Gardens have also been used to create new habitats and resting places and sources of nourishment for bees, butterflies, and birds. These spaces are not only beautiful, but necessary for aiding these essential creatures whose natural habitats might be diminishing.

Flower beds
Leafy greens growing in a plant bed

At Sonoma Hills, residents care for many of the gardening boxes around the grounds. You may notice how the various colors have attracted bees and butterflies during the spring and summer. While some beds grow mostly flowers, others are home to fruits and vegetables. Last spring residents and staff planted 150 pounds of tomatoes!

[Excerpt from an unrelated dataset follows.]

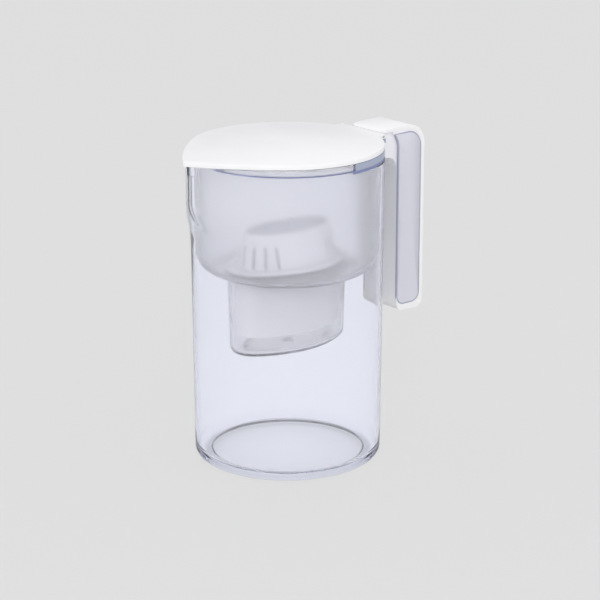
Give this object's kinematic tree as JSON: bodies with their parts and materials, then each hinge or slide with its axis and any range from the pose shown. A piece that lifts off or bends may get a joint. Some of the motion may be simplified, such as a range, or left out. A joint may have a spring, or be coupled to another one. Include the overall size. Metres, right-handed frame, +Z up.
{
  "type": "water filter pitcher",
  "caption": "Round clear pitcher with a pointed spout, an open-ended handle and a flip lid, over a lift-out funnel that holds an oval filter cartridge.",
  "frame": {"origin": "centre of the jug's foot ring, on the table", "axes": "+Z up along the jug's axis, +X towards the handle, so the pouring spout points along -X; the part is symmetric about the XZ plane"},
  "size_m": [0.209, 0.14, 0.2344],
  "materials": {
    "clear_plastic": "gloss",
    "frosted_plastic": "satin",
    "white_plastic": "satin",
    "handle_plastic": "satin",
    "tinted_plastic": "gloss",
    "dark_seal": "satin",
    "pale_seal": "satin",
    "cartridge_plastic": "satin",
    "screen_mesh": "matte",
    "carbon": "matte",
    "resin": "satin",
    "steel": "satin"
  },
  "bodies": {
    "jug": {"jug_body": "clear_plastic", "handle_core": "handle_plastic", "handle_cover": "white_plastic"},
    "upper_funnel": {"funnel": "frosted_plastic", "rim_seal": "dark_seal", "hinge_frame": "tinted_plastic", "hinge_pin": "steel"},
    "lid": {"flip_lid": "white_plastic"},
    "cartridge": {"cartridge_cup": "cartridge_plastic", "cartridge_hood": "cartridge_plastic", "cartridge_seal": "pale_seal", "inlet_mesh": "screen_mesh", "divider_mesh": "screen_mesh", "outlet_mesh": "screen_mesh", "carbon_bed": "carbon", "resin_bed": "resin"}
  },
  "joints": [
    {"name": "funnel_lift", "type": "slide", "parent": "jug", "child": "upper_funnel", "axis": [0, 0, 1], "range_m": [0, 0.15]},
    {"name": "lid_hinge", "type": "hinge", "parent": "upper_funnel", "child": "lid", "pos_m": [0.0712, 0, 0.2309], "axis": [0, 1, 0], "range_deg": [0, 95]},
    {"name": "cartridge_lift", "type": "slide", "parent": "upper_funnel", "child": "cartridge", "axis": [0, 0, 1], "range_m": [0, 0.048]}
  ]
}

Peppers, zucchini, onions, carrots, celery, assorted lettuces, green beans, radishes, cucumbers, and fresh herbs, such as oregano, rosemary, and chives were also grown in abundancy. Did you enjoy the fruits of the gardener’s labor? The many fruit trees around the grounds — figs, peaches, oranges, apples, plums and lemons — provide ingredients for the Sonoma Hills culinary staff, and can be found in our kitchen, dining room and are delicious snacks.

Currently, the boxes at Sonoma Hills are housing kale, pole beans, cabbage, lettuce, and a lot of flowers. In a few short weeks, spring planting will begin! Soon it is time to sow the seeds for our next harvest.

Embrace your love of gardening this month and appreciate the flavor of fresh foods and the process of growing from seed to ripened fruit and vegetable. Garden Month is time for all of us to connect with the outdoors, celebrate new life and enjoy Mother Nature’s handiwork.